Conversation starters

  • Looking at where we are in this dynamic right now, is there any dimension of it that feels like it has shifted from shelter into constraint for you?
  • What do you notice about me when I am reaching a limit of what I can sustain, and what do you do in response to that?
  • What is the most valuable thing the protective dynamic gives you that you could not get elsewhere? I want to make sure I am actually providing it.
  • How do you feel about the state of my self-care?
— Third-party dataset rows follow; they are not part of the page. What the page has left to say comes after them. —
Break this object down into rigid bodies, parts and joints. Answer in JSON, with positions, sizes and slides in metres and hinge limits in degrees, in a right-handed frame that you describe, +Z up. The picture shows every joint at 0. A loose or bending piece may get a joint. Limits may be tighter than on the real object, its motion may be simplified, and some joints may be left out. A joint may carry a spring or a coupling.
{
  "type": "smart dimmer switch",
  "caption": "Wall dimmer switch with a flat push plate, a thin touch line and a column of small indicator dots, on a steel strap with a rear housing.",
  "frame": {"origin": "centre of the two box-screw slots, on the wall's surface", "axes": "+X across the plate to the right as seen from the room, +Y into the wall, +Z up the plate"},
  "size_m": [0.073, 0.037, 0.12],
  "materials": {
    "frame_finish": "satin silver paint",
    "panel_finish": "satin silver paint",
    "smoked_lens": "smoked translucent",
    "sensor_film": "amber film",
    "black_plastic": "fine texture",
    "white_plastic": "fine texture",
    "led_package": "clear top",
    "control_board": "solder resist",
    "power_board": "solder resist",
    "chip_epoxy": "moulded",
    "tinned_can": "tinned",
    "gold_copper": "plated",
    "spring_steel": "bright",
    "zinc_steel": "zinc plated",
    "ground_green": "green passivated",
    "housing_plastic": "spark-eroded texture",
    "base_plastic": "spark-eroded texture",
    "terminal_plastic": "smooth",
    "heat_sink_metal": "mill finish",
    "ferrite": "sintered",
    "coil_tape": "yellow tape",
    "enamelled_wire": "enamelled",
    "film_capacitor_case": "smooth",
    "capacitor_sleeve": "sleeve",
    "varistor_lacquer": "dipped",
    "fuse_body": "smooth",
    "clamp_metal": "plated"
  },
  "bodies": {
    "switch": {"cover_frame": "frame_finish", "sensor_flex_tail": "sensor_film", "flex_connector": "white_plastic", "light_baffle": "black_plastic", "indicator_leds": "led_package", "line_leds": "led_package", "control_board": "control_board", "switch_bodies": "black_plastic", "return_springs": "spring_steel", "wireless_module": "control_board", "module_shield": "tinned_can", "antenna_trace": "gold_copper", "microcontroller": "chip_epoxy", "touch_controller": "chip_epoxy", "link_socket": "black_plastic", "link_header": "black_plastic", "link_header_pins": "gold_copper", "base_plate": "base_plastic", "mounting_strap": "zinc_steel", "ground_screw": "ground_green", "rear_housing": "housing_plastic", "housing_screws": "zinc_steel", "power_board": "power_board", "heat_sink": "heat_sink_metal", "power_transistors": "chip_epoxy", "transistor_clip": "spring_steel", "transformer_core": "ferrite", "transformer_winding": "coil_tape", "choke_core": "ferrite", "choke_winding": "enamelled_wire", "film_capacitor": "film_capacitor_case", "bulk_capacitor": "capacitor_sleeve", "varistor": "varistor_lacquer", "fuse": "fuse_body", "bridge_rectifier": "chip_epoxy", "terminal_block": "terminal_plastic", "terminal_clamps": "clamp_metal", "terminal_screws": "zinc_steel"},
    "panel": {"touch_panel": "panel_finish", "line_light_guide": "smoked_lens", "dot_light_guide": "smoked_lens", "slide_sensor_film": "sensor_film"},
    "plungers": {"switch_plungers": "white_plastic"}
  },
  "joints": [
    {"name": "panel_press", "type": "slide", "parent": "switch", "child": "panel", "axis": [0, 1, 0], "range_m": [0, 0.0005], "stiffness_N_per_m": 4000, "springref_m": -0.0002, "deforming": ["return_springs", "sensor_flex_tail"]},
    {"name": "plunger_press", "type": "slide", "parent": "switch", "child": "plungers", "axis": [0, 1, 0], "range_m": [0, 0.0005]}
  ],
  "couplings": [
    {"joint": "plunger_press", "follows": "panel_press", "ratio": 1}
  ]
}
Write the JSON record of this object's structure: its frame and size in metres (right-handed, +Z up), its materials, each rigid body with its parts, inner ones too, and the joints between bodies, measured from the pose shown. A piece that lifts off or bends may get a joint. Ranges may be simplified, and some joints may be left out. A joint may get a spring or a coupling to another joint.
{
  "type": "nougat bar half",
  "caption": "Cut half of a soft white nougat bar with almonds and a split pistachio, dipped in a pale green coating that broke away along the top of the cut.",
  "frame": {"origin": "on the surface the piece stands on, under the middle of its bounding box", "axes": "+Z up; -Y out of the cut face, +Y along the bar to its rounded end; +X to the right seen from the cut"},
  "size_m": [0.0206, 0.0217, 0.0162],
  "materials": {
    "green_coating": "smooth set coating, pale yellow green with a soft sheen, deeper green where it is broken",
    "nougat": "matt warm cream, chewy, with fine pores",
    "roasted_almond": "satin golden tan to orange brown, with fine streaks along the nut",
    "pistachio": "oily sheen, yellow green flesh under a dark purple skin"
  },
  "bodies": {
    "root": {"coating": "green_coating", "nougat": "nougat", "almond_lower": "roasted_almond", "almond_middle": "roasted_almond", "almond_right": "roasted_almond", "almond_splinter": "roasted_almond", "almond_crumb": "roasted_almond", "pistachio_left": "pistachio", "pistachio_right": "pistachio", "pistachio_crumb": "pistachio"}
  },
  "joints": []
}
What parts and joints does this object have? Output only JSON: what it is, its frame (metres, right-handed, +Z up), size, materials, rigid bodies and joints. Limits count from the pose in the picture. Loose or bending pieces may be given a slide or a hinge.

Is there something you have been noticing or wanting to say?

Ways to connect with a partner

  • Schedule a dedicated review of the dynamic, not a scene or a check-in but a real conversation about how both people experience it and what they want from its next phase.
  • Ask your partner to describe, in their own words, what they would most miss if the protective dynamic were significantly reduced for a period, so you understand what is genuinely irreplaceable to them.
  • Discuss together what the dynamic needs to look like to remain sustainable and genuinely satisfying for both people across the next several years.

For reflection

What is the most honest answer to the question of whether the protection you are providing is calibrated to what your partner needs, rather than to what you are inclined to give?

The Protector Dom role, practiced with genuine attentiveness and honest self-knowledge, is one of the most sustaining and deeply relational expressions of Dominant care available. When it is working well, both people feel the quality of what they have built together, and that quality deepens the longer the commitment to genuine, calibrated guardianship is maintained.